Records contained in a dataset
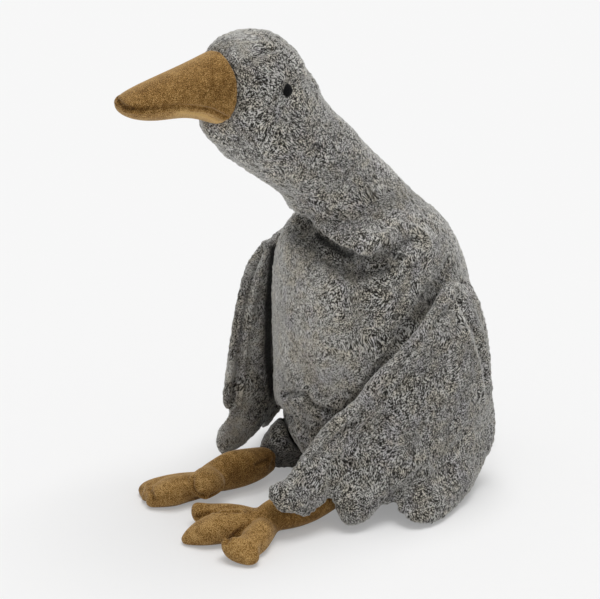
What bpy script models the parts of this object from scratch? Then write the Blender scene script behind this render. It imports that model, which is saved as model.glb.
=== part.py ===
# Plush goose, seated, with draped wings and padded webbed feet.
# Metres, +Z up. The goose faces -Y, its own left side is +X, and the origin is
# the middle of the flat seat that it rests on.

import math

import bmesh
import bpy
from mathutils import Matrix, Vector

MM = 0.001
SIDEWAYS = Vector((1, 0, 0))

# Seams: two sewn pieces meet with this gap between their solids.
SEAM_GAP = 0.3 * MM
# How deep a sewn piece is started inside the piece that carries it, before it is cut.
SEAM_ROOT = 22 * MM

# How far the underside of a soft piece is pressed flat by the floor.
FLOOR_SETTLE = 2 * MM
# Side of the block that stands for the floor.
FLOOR_SIZE = 1200 * MM

# Body: an upright stuffed bag on a flat seat.
BODY_HEIGHT = 286 * MM
BODY_WIDTH = 196 * MM
BODY_DEPTH = 214 * MM
BODY_TOP_FORWARD = 27 * MM
# From under the seat to the top: shares of the height, width, depth and forward shift.
BODY_OUTLINE = (
    (-0.05, 0.60, 0.62, 0.0),
    (0.03, 0.84, 0.80, 0.0),
    (0.13, 0.94, 0.90, 0.0),
    (0.25, 1.01, 0.99, 0.0),
    (0.46, 1.02, 1.00, 0.1),
    (0.68, 0.98, 0.97, 0.3),
    (0.86, 0.89, 0.86, 0.8),
    (0.96, 0.70, 0.70, 1.0),
    (1.02, 0.38, 0.40, 1.0),
)

# Neck and head: one stuffed piece that leans forward by an angle in degrees.
NECK_THICKNESS = 87 * MM
NECK_LENGTH = 140 * MM
NECK_LEAN = 50.5
NECK_BACK = 15 * MM
NECK_SUNK = 30 * MM
HEAD_WIDTH = 108 * MM
HEAD_HEIGHT = 112 * MM
HEAD_LENGTH = 112 * MM
# Up the neck, from inside the body: shares of its length and thickness.
NECK_OUTLINE = ((-0.30, 0.84), (0.0, 0.97), (0.50, 0.99), (1.0, 1.03))
# The middle of the head seen from the end of the neck, then the middle of its face seen
# from there: shares of the head's length forward and of its height up.
HEAD_TURN = (0.49, 0.565)
FACE_TURN = (0.30, 0.04)
# Through the head from the nape to the face: shares of its length forward and of its height
# up, shares of its width and height, and the lean of the ring.
HEAD_OUTLINE = (
    (-0.15, -0.25, 0.94, 0.94, 57),
    (-0.03, -0.06, 1.01, 1.13, 67),
    (0.14, -0.03, 0.94, 1.08, 80),
    (0.28, 0.00, 0.80, 0.90, 90),
    (0.37, 0.02, 0.50, 0.60, 90),
)

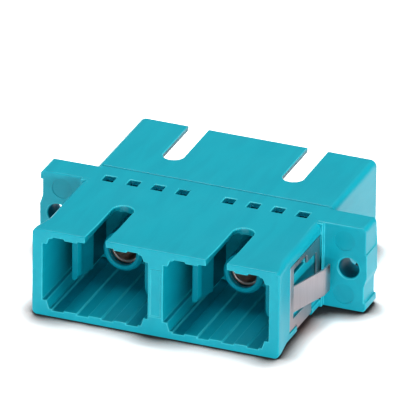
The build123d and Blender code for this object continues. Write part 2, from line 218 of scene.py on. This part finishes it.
back = Vector((
    math.sin(CAMERA_AZIMUTH) * math.cos(CAMERA_ELEVATION),
    -math.cos(CAMERA_AZIMUTH) * math.cos(CAMERA_ELEVATION),
    math.sin(CAMERA_ELEVATION),
))
right = Vector((math.cos(CAMERA_AZIMUTH), math.sin(CAMERA_AZIMUTH), 0))
up = back.cross(right)
rolled_right = math.cos(CAMERA_ROLL) * right + math.sin(CAMERA_ROLL) * up
rolled_up = math.cos(CAMERA_ROLL) * up - math.sin(CAMERA_ROLL) * right
turn = Matrix((rolled_right, rolled_up, back)).transposed()
bpy.ops.object.camera_add(location=CAMERA_TARGET + back * CAMERA_DISTANCE)
camera = bpy.context.object
camera.name = "photo_camera"
camera.rotation_euler = turn.to_euler()
camera.data.lens = CAMERA_LENS
camera.data.sensor_width = CAMERA_SENSOR
camera.data.clip_start = 0.05
camera.data.clip_end = 20.0
bpy.context.scene.camera = camera
bpy.context.scene.view_settings.view_transform = "Standard"

# Housing halves: injection-moulded PBT in aqua, the colour code of the fibre class.
# A fine spark-eroded tool leaves a satin face with a soft sheen, a few faint flow lines
# and a small radius on every edge. The rear half is welded on behind the flange.
MOULD_EDGE_RADIUS = 0.09 * MM
EDGE_SEGMENTS = 2

# A finished piece has the material of its faces first and that of its rounded edges second,
# which on the housing and the inserts is lighter: a painted highlight.
SURFACE_SLOT = 0
EDGE_SLOT = 1

# An edge is rounded where its two faces meet at more than this angle. Their width and its length
# have to be at least these multiples of the radius.
ROUNDED_ANGLE = math.radians(30)
WIDE_ENOUGH = 1.05
LONG_ENOUGH = 1.5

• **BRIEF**
Print out all the entries precisely as written.

• **CORRECT RESPONSE**
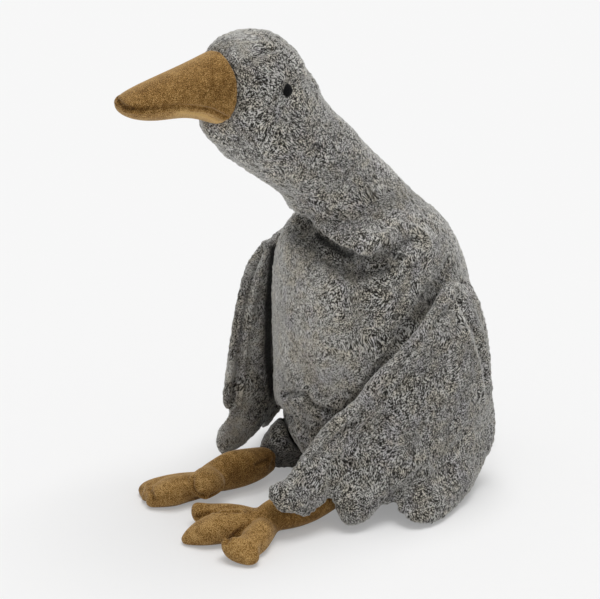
What bpy script models the parts of this object from scratch? Then write the Blender scene script behind this render. It imports that model, which is saved as model.glb.
=== part.py ===
# Plush goose, seated, with draped wings and padded webbed feet.
# Metres, +Z up. The goose faces -Y, its own left side is +X, and the origin is
# the middle of the flat seat that it rests on.

import math

import bmesh
import bpy
from mathutils import Matrix, Vector

MM = 0.001
SIDEWAYS = Vector((1, 0, 0))

# Seams: two sewn pieces meet with this gap between their solids.
SEAM_GAP = 0.3 * MM
# How deep a sewn piece is started inside the piece that carries it, before it is cut.
SEAM_ROOT = 22 * MM

# How far the underside of a soft piece is pressed flat by the floor.
FLOOR_SETTLE = 2 * MM
# Side of the block that stands for the floor.
FLOOR_SIZE = 1200 * MM

# Body: an upright stuffed bag on a flat seat.
BODY_HEIGHT = 286 * MM
BODY_WIDTH = 196 * MM
BODY_DEPTH = 214 * MM
BODY_TOP_FORWARD = 27 * MM
# From under the seat to the top: shares of the height, width, depth and forward shift.
BODY_OUTLINE = (
    (-0.05, 0.60, 0.62, 0.0),
    (0.03, 0.84, 0.80, 0.0),
    (0.13, 0.94, 0.90, 0.0),
    (0.25, 1.01, 0.99, 0.0),
    (0.46, 1.02, 1.00, 0.1),
    (0.68, 0.98, 0.97, 0.3),
    (0.86, 0.89, 0.86, 0.8),
    (0.96, 0.70, 0.70, 1.0),
    (1.02, 0.38, 0.40, 1.0),
)

# Neck and head: one stuffed piece that leans forward by an angle in degrees.
NECK_THICKNESS = 87 * MM
NECK_LENGTH = 140 * MM
NECK_LEAN = 50.5
NECK_BACK = 15 * MM
NECK_SUNK = 30 * MM
HEAD_WIDTH = 108 * MM
HEAD_HEIGHT = 112 * MM
HEAD_LENGTH = 112 * MM
# Up the neck, from inside the body: shares of its length and thickness.
NECK_OUTLINE = ((-0.30, 0.84), (0.0, 0.97), (0.50, 0.99), (1.0, 1.03))
# The middle of the head seen from the end of the neck, then the middle of its face seen
# from there: shares of the head's length forward and of its height up.
HEAD_TURN = (0.49, 0.565)
FACE_TURN = (0.30, 0.04)
# Through the head from the nape to the face: shares of its length forward and of its height
# up, shares of its width and height, and the lean of the ring.
HEAD_OUTLINE = (
    (-0.15, -0.25, 0.94, 0.94, 57),
    (-0.03, -0.06, 1.01, 1.13, 67),
    (0.14, -0.03, 0.94, 1.08, 80),
    (0.28, 0.00, 0.80, 0.90, 90),
    (0.37, 0.02, 0.50, 0.60, 90),
)

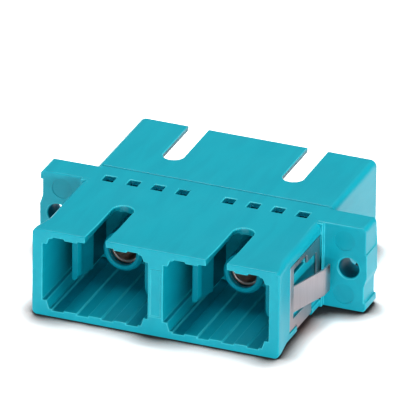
The build123d and Blender code for this object continues. Write part 2, from line 218 of scene.py on. This part finishes it.
back = Vector((
    math.sin(CAMERA_AZIMUTH) * math.cos(CAMERA_ELEVATION),
    -math.cos(CAMERA_AZIMUTH) * math.cos(CAMERA_ELEVATION),
    math.sin(CAMERA_ELEVATION),
))
right = Vector((math.cos(CAMERA_AZIMUTH), math.sin(CAMERA_AZIMUTH), 0))
up = back.cross(right)
rolled_right = math.cos(CAMERA_ROLL) * right + math.sin(CAMERA_ROLL) * up
rolled_up = math.cos(CAMERA_ROLL) * up - math.sin(CAMERA_ROLL) * right
turn = Matrix((rolled_right, rolled_up, back)).transposed()
bpy.ops.object.camera_add(location=CAMERA_TARGET + back * CAMERA_DISTANCE)
camera = bpy.context.object
camera.name = "photo_camera"
camera.rotation_euler = turn.to_euler()
camera.data.lens = CAMERA_LENS
camera.data.sensor_width = CAMERA_SENSOR
camera.data.clip_start = 0.05
camera.data.clip_end = 20.0
bpy.context.scene.camera = camera
bpy.context.scene.view_settings.view_transform = "Standard"

# Housing halves: injection-moulded PBT in aqua, the colour code of the fibre class.
# A fine spark-eroded tool leaves a satin face with a soft sheen, a few faint flow lines
# and a small radius on every edge. The rear half is welded on behind the flange.
MOULD_EDGE_RADIUS = 0.09 * MM
EDGE_SEGMENTS = 2

# A finished piece has the material of its faces first and that of its rounded edges second,
# which on the housing and the inserts is lighter: a painted highlight.
SURFACE_SLOT = 0
EDGE_SLOT = 1

# An edge is rounded where its two faces meet at more than this angle. Their width and its length
# have to be at least these multiples of the radius.
ROUNDED_ANGLE = math.radians(30)
WIDE_ENOUGH = 1.05
LONG_ENOUGH = 1.5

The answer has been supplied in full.